There is no question about that. We are told in no uncertain terms to do this very thing. Paul told Timothy this: “I urge, then, first of all, that requests, prayers, intercession and thanksgiving be made for everyone – for kings and all those in authority, that we may live peaceful and quiet lives in all godliness and holiness” (1 Tim. 2:1-2). So prayer for our leaders is essential.
But any believer can pray for Obama at any time, just as we can pray for any leader anytime. The real question is, by being involved in this activity, is Warren giving tacit support for, and endorsement of, the Obama agenda? Will he appear to condone and approve of the radically unbiblical ideology and policies of Obama?
These are not unimportant questions. Believers have a clear obligation to be involved in the social and political issues of the day. But the question arises as to how far we should align ourselves with politicians and political parties that are so at odds with the biblical worldview, especially on crucial issues like the sanctity of human life, and the God-sanctioned institutions of marriage and family.
Not all Christian leaders have been happy with this news. Operation Rescue’s Troy Newman had this to say about the decision: “Barack Obama not only supports the grievous sin of abortion, but has vowed to promote, subsidize, and protect it. The hands that shed innocent blood are among the things God particularly detests. As a minister of the Gospel, it is a betrayal of innocent children and, more importantly, betrayal of the God in whose image they are created to turn a blind eye to the shedding of innocent blood and join hands with those that are responsible for shedding it.”
He continues, “Instead of lending support to a man who clearly stands in opposition to God’s Law on the critical matter of child-killing, we fervently urge Pastor Warren to instead follow the examples of godly men who, throughout the Scriptures, boldly proclaimed God’s truth and exposed the sin of leaders in order to protect the people from that sin.”

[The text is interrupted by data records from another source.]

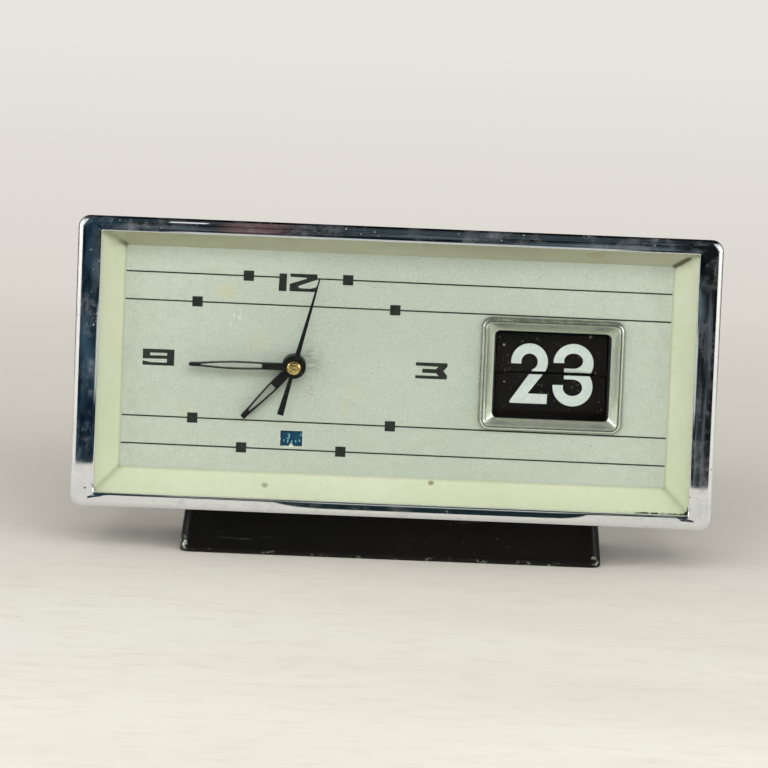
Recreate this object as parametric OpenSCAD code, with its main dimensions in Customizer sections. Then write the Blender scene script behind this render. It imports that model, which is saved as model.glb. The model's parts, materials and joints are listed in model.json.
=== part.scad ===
// Wind-up desk clock with a falling-leaf calendar, in millimetres.
// +Z is up and the dial faces -Y. The origin is on the table, under the middle of the clock.

/* [Bezel and case] */
// Width of the bezel
bezel_w = 185; // [170:1:225]
// Height of the bezel
bezel_h = 85.3; // [80:0.1:104]
// Depth of the bezel
bezel_d = 9; // [8:0.5:10]
// Width of the bezel's bar at the sides
bar_side = 6.85; // [5.5:0.05:8.5]
// Width of the bezel's bar at top and bottom
bar_top = 4.25; // [3.4:0.05:5.2]
// Radius of the bezel's outer corners
bezel_corner = 3.5; // [2.8:0.1:5]
// Radius of the bezel's front edge
bezel_edge = 1.5; // [1:0.1:1.8]
// Thickness of the bezel's front lip
lip_t = 1.4; // [1:0.1:1.6]
// Thickness of the clear pane
glass_t = 1.3; // [1:0.1:1.5]
// Wall of the case
case_wall = 1.8; // [1.5:0.1:2.2]
// How far the case's sides draw in towards the back
case_taper = 7; // [4:0.5:9]
// How far the case's top falls towards the back
case_fall = 8.4; // [7:0.1:9]
// Thickness of the back cover
cover_t = 1.6; // [1.2:0.1:2]

/* [Stand] */
// Height of the bezel's lower edge above the table
stand_h = 14.5; // [11:0.5:18]
// Width of the stand at the table
stand_w = 121; // [100:1:150]
// Depth of the stand at the table
stand_depth = 36; // [30:1:38]
// How far each of the stand's walls leans in
stand_lean = 1.6; // [1:0.1:2.4]
// Thickness of the stand's sheet
stand_wall = 1.4; // [1.1:0.1:1.8]

/* [Dial] */
// Distance from the bezel's front to the dial
dial_depth = 10.8; // [10.2:0.1:11.4]
// Thickness of the dial
dial_t = 1; // [0.8:0.1:1.2]
// Width of the dial that shows
dial_w = 157.3; // [150:0.1:162]
// Height of the dial that shows
dial_h = 65.1; // [60:0.1:68]
// Distance of the hands' axis left of the dial's centre
hand_left = 29.4; // [27:0.1:31]
// Distance of the hands' axis below the dial's centre
hand_low = 0.5; // [0:0.1:1]
// Distance of the alarm disc's axis below the hands' axis
alarm_drop = 14.5; // [13.5:0.1:15.5]
// Width of the alarm window
alarm_win_w = 6.4; // [5:0.1:7.5]
// Height of the alarm window
alarm_win_h = 4.6; // [3.8:0.1:5.2]

/* [Hands] */
// Length of the minute hand
minute_len = 29.7; // [25:0.1:32]
// Length of the hour hand
hour_len = 21.8; // [18:0.1:25]
// Length of the second hand
second_len = 27.5; // [23:0.1:32]
// Length of the second hand's tail
second_tail = 14; // [11:0.1:16]
// Minutes shown
minutes_shown = 44.9; // [0:0.1:60]
// Hours shown
hours_shown = 7.41; // [0:0.01:12]
// Seconds shown
seconds_shown = 2.3; // [0:0.1:60]

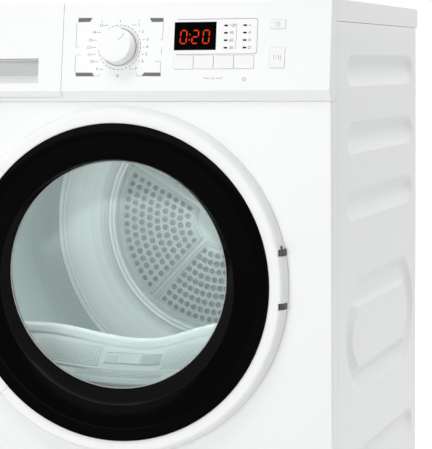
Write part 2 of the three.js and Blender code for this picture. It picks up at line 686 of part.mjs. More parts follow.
function makeDrive() {
  const wheels = [
    { x: 0, z: drumZ, r: drumRadius },
    { x: motorX, z: motorZ, r: pulleyRadius },
    { x: idlerX, z: idlerZ, r: idlerRadius },
  ];
  const beltYs = [beltY, beltY + beltWidth];
  add('drive_belt', cut(
    prismAlongY(beltOutline(wheels, seat + beltThick), beltYs),
    prismAlongY(beltOutline(wheels, seat), [beltYs[0] - 1, beltYs[1] + 1]),
  ), darkRubber);

  const axis = [motorX, motorZ];
  const motorY = [236, 396];
  const bore = motorShaftRadius + seat;
  const pivot = [motorX - 27, motorZ + 17];
  const armY = [beltYs[1] + 5, beltYs[1] + 8];
  const armAngle = Math.atan2(idlerZ - pivot[1], idlerX - pivot[0]);
  const armLength = Math.hypot(idlerZ - pivot[1], idlerX - pivot[0]);
  const bar = blockGeometry([0, armLength], armY, [-7, 7]).rotateY(-armAngle).translate(pivot[0], 0, pivot[1]);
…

Newman offers some biblical examples of ungodly kings being rebuked, not praised, by godly leaders: “Just as Elijah rebuked King Ahab and John the Baptist rebuked King Herod, we urge Pastor Warren to have nothing to do with Mr. Obama’s administration, but rather, expose him and his sin to the world, so there might be repentance.”
He concludes, “It is possible for Pastor Warren to pray for our leaders without giving his blessing to Mr. Obama’s administration with his participation in his Inaugural ceremonies. We urge Pastor Warren to, for the love of God, honor Jesus Christ instead of taking honor for himself, and decline to participate in Mr. Obama’s Inauguration.”
Another Christian leader offers similar sentiments. Says Albert Mohler: “Would I deliver the invocation at the inauguration of Barack Obama as President of the United States? Well, I have not been asked, but I can imagine that it would be difficult to turn down this invitation. After all, the inaugural ceremony is a national event, not a personal ceremony. Yet, in the end, the context of this inaugural ceremony would not allow me to accept.”
He explains why: “President-elect Obama has pledged to sign legislation including the Freedom of Choice Act, which would affect a pro-abortion revolution in this nation. He has also pledged to sign executive orders within hours of taking office that will lead directly to a vast increase in the destruction of human life. In particular, he has promised to reverse the Bush administration’s policy limiting federal funding of human embryonic stem-cell research. Sources inside the transition office have advised activists to expect a flurry of executive orders in the new administration’s first hours and days.”
Mohler concludes, “Knowing the intentions of this President-elect, I could not in good conscience offer a formal prayer at his inauguration. Even in the short term, I could not live in good conscience with what will come within hours. I could not accept a public role in the event of his inauguration nor offer there a public prayer, but I will certainly be praying for this new President and for the nation under his leadership.”
At the end of the day Warren must prayerfully decide what he does in such a situation. And he presumably thinks it is alright to participate in this event. But I must say, I have to side with Newman and Mohler here. Whatever his motivations, Warren is clearly sending the wrong message. He appears to be endorsing, condoning and blessing the Obama Presidency, which has blood on its hands.
Christian leaders can and should seek to have relationship with Obama, and seek to lead him away from his agenda of death, and lead him to a living relationship with Jesus Christ. But this sort of public participation seems to accomplish none of this, but instead makes the church look to be double minded: condemning abortion and the attack on marriage on the one hand, while publically sidling up to these sins by being involved in the Invocation on the other.
The church is already sending out too many mixed messages. I don’t think we need to be adding to the confusion. It is all too easy for people to seek the limelight, the spotlight, the praise of men. I hope this is not part of the motivation of Warren. But the time has come for Christian leaders to decide and declare who they will really serve. I hope I am wrong, but it is not altogether clear if Warren is doing this here.